For many Romans, the images of Romulus and Remus are central to their sense of self.  Unfortunately, many of the narratives so central to the city’s identity are shrouded in myth.  One such story is the Rape of the Sabine Women.  According to the legend, after Romulus killed Remus and founded the city, Roman men captured and forcibly raped 30 women from a neighboring town, impregnating them and forcing marriage upon the women in order to populate the new city of Rome.  Rather than be sickened by the Sabine story, Ancient Romans embraced it, incorporating the Rape of the Sabine Women into their legends.

Little is known of the Sabine people themselves, other than that they were an ancient tribe from somewhere northeast of the Eternal City, and that their entire culture was absorbed into Roman culture after their assimilation.  The entire Sabine population was granted full Roman citizenship in 290 BCE.

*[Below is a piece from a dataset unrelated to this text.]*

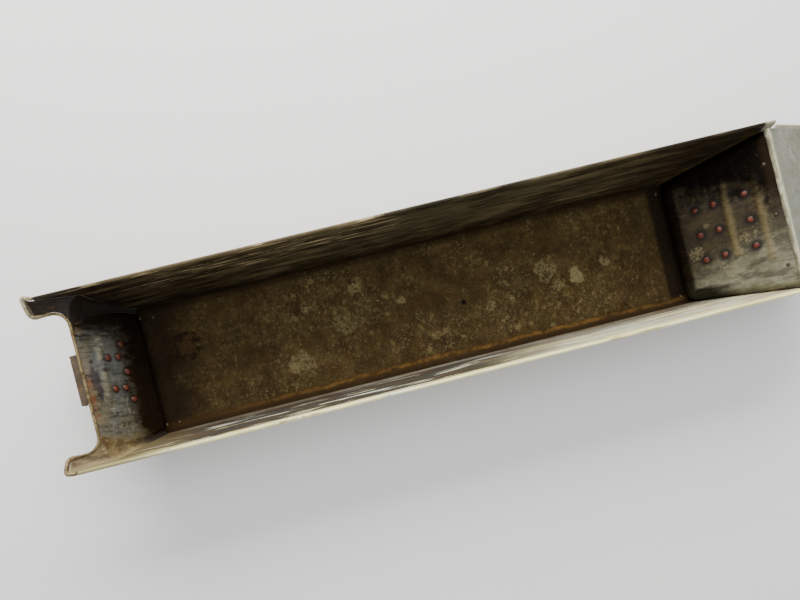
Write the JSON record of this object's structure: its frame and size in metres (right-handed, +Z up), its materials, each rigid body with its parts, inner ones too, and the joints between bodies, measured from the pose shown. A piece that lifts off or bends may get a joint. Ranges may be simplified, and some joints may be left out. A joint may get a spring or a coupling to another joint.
{
  "type": "sluice box",
  "caption": "Open sheet-metal sluice trough with leaning riveted end plates, wired rims, corner ears, hooked hangers and a sloping discharge lip.",
  "frame": {"origin": "middle of the floor's underside, halfway between the two end seams", "axes": "+X along the trough towards the discharge lip, +Y across towards the far side, +Z up out of the trough"},
  "size_m": [1.3067, 0.2867, 0.14],
  "materials": {
    "aged_zinc": "weathered galvanised sheet with brown water stain",
    "pale_zinc": "dull pale galvanised sheet",
    "bright_edge": "rubbed bright edge wire with light rust",
    "rim_wire": "plain steel wire",
    "brown_iron": "brown rusted flat iron",
    "copper": "dull aged copper",
    "tinned": "dull tinned"
  },
  "bodies": {
    "root": {"trough_shell": "aged_zinc", "inlet_end_plate": "aged_zinc", "discharge_end_plate": "aged_zinc", "far_rim_wire": "rim_wire", "near_rim_wire": "rim_wire", "far_ear": "pale_zinc", "near_ear": "pale_zinc", "inlet_edge_wire": "bright_edge", "discharge_crest_wire": "bright_edge", "discharge_lip": "pale_zinc", "discharge_lip_wire": "rim_wire", "inlet_hanger": "brown_iron", "discharge_hanger": "brown_iron", "inlet_rivets": "copper", "discharge_rivets": "copper", "inlet_rivet_burrs": "copper", "discharge_rivet_burrs": "copper", "inlet_small_rivets": "tinned", "discharge_lip_rivets": "tinned", "inlet_seam_tacks": "tinned", "discharge_seam_tacks": "tinned"}
  },
  "joints": []
}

Through the investigation of primary and secondary sources, students in this lesson will identify, understand and be able to explain the details behind the Rape of the Sabine Women and how the myth became part of the Roman identity and sense of self.

educational tour image
  1. Students will identify, understand and be able to explain the story of the Rape of the Sabines in Roman mythology.
  2. Students will identify, understand and be able to explain how the myth of the Rape of the Sabines became central to the Roman sense of self.

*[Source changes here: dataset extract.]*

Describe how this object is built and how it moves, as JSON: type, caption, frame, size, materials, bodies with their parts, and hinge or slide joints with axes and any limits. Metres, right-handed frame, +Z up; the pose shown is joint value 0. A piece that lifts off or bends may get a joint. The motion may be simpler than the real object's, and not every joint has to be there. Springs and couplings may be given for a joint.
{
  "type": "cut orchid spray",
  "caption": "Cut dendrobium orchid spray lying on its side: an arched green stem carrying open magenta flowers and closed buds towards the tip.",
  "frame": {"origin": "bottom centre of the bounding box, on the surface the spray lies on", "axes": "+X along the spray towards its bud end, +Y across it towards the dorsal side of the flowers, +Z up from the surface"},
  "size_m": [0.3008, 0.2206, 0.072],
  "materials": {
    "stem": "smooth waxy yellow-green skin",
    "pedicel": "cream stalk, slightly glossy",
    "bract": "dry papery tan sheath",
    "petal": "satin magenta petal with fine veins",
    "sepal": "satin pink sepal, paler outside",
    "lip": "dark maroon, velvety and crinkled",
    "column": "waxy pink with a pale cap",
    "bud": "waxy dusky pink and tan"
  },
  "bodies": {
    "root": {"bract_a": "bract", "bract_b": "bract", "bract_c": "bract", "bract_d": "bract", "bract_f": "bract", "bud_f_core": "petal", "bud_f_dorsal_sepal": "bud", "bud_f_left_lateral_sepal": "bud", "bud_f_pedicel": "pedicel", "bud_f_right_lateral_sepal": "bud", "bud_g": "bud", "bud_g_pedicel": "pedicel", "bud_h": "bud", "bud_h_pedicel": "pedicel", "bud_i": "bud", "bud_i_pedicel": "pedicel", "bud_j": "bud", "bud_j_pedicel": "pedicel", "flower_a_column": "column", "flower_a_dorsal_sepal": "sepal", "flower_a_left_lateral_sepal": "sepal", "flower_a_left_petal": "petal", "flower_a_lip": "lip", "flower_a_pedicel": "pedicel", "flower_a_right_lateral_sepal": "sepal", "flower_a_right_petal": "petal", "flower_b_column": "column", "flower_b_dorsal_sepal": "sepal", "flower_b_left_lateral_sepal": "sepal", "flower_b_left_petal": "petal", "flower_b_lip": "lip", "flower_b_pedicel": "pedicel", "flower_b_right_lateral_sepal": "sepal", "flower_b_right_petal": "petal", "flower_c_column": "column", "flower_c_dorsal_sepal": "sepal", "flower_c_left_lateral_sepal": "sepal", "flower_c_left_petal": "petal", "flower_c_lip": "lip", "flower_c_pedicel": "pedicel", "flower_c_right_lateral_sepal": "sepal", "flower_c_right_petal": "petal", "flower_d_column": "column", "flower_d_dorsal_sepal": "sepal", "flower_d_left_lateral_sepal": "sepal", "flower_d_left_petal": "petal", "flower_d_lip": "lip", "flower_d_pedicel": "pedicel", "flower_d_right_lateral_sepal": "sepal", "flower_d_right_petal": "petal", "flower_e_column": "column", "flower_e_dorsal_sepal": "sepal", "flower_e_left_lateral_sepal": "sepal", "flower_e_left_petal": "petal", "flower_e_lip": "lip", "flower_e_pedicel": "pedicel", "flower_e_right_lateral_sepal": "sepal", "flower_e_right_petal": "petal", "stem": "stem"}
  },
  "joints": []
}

To view resource web pages, download the lesson plan PDF above.

I. Anticipatory Set

  • Writing / Question: How do creation/founding stories help the people in any civilization gain a sense of who they are?  Are there any American myths central to who we are? (5 min)
  • Handouts – Copies of documents and readings from the websites listed. (5 min)

II. Body of Lesson

  • Lecture / PPT – Story of the Rape of the Sabines and Roman Identity (20 min)
  • Video – Myths behind the Story of Rome (5 min)
  • Independent Activity – Students read the articles and sources on the Rape of the Sabines, along with articles on how artists have portrayed the rape over the centuries, taking notes as appropriate. (30 min)
  • Suggestion: Have the students read some of these articles and sources for homework before class.
  • Group Activity – Socratic Seminar: Discussion on the Rape of the Sabine Women.  (15 min)

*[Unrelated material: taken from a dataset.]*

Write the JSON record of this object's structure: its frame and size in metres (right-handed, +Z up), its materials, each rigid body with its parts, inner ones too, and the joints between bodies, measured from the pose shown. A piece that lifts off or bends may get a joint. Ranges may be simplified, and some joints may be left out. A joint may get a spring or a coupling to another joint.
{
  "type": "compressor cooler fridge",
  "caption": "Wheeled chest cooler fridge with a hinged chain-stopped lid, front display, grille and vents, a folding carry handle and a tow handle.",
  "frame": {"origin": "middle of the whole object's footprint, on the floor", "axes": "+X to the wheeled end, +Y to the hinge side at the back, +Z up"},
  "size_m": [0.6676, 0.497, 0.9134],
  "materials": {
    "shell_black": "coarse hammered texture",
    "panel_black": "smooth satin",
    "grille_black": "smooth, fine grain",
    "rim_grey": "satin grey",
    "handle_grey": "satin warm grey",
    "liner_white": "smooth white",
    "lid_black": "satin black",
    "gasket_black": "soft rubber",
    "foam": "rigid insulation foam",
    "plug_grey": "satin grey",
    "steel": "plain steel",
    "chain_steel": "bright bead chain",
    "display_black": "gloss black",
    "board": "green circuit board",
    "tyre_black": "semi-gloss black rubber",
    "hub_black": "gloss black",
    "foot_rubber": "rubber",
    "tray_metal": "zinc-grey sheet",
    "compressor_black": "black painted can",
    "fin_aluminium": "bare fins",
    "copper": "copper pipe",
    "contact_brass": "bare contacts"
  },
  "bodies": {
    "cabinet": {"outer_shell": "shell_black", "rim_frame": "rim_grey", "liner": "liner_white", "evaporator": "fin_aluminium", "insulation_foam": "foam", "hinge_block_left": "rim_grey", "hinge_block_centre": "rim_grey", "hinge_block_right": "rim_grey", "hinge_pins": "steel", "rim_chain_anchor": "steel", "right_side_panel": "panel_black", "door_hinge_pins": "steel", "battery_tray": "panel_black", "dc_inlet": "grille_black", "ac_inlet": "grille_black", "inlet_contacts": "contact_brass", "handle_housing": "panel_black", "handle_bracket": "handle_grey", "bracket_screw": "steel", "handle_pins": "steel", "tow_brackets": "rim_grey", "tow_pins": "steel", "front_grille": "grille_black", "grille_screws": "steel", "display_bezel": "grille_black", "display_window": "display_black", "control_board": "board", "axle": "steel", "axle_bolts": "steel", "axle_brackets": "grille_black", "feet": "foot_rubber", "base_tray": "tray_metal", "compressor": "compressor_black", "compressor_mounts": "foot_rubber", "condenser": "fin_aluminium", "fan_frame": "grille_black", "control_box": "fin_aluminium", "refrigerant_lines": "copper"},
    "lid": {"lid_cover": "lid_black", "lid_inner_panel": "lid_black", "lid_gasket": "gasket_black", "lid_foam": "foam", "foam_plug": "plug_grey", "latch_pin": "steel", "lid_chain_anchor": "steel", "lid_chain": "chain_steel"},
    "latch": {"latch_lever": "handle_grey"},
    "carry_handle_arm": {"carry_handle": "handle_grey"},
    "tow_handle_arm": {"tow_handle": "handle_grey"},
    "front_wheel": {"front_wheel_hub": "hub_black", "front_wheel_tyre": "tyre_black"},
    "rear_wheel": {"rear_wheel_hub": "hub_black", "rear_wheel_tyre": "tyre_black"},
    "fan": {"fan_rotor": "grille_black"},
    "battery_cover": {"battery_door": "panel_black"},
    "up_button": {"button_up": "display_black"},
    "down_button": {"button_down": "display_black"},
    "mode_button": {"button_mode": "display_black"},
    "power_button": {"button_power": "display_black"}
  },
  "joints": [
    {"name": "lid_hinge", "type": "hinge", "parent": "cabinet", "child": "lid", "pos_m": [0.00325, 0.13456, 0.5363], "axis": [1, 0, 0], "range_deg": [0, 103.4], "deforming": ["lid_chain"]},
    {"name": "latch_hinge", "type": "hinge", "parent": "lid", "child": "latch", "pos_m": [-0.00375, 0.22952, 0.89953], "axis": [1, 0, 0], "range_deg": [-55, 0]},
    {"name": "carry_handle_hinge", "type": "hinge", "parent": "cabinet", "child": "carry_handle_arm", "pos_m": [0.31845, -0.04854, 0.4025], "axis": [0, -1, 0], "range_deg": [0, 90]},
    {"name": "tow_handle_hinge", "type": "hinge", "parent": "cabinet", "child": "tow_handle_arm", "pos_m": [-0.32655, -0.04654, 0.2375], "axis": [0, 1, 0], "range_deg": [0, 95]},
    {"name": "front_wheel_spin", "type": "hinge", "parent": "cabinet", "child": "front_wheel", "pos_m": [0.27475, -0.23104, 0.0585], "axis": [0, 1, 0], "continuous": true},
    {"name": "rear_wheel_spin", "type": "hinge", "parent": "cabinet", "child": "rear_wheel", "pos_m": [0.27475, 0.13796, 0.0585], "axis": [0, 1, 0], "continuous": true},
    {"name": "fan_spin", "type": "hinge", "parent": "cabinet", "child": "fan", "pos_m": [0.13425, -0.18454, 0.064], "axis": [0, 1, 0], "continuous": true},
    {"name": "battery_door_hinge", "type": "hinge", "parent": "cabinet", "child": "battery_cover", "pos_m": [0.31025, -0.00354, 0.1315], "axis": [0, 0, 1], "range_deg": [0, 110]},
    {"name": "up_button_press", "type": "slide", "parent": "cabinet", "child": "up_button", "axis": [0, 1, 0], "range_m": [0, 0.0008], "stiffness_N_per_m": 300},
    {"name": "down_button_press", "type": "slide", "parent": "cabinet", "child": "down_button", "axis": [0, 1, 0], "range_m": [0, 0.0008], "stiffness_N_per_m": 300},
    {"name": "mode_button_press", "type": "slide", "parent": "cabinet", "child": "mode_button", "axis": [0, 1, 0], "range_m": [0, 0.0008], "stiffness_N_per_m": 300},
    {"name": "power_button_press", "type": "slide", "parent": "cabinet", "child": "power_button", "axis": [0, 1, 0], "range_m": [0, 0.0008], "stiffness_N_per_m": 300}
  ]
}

III. Closure                  

  • Exit Ticket / Assessment – Short Essay: Explain in detail how the Roman sense of self was defined, at least in part, by the story of the Rape of the Sabine Women.  How have artists portrayed the women over the centuries?

Extension

On tour: Piazza della Signoria, Florence

While on tour, you will visit the Piazza della Signoria in Florence, where students will have the opportunity to see for themselves the center Florence.  On the corner of the square is the Loggia Dei Lanzi, an open building with a series of wide arches holding up the roof.  Inside the Loggia dei Lanzi are some of the most famous statues in Florence, including the Rape of the Sabine Women by Giambologna.  This is the most famous of the artistic representations of the rape of the Sabines.  Unfortunately, the statue itself is in trouble, as cracks have developed over the years in what was a single piece of marble.  Restoration has helped, but has not completely solved the statue’s problems.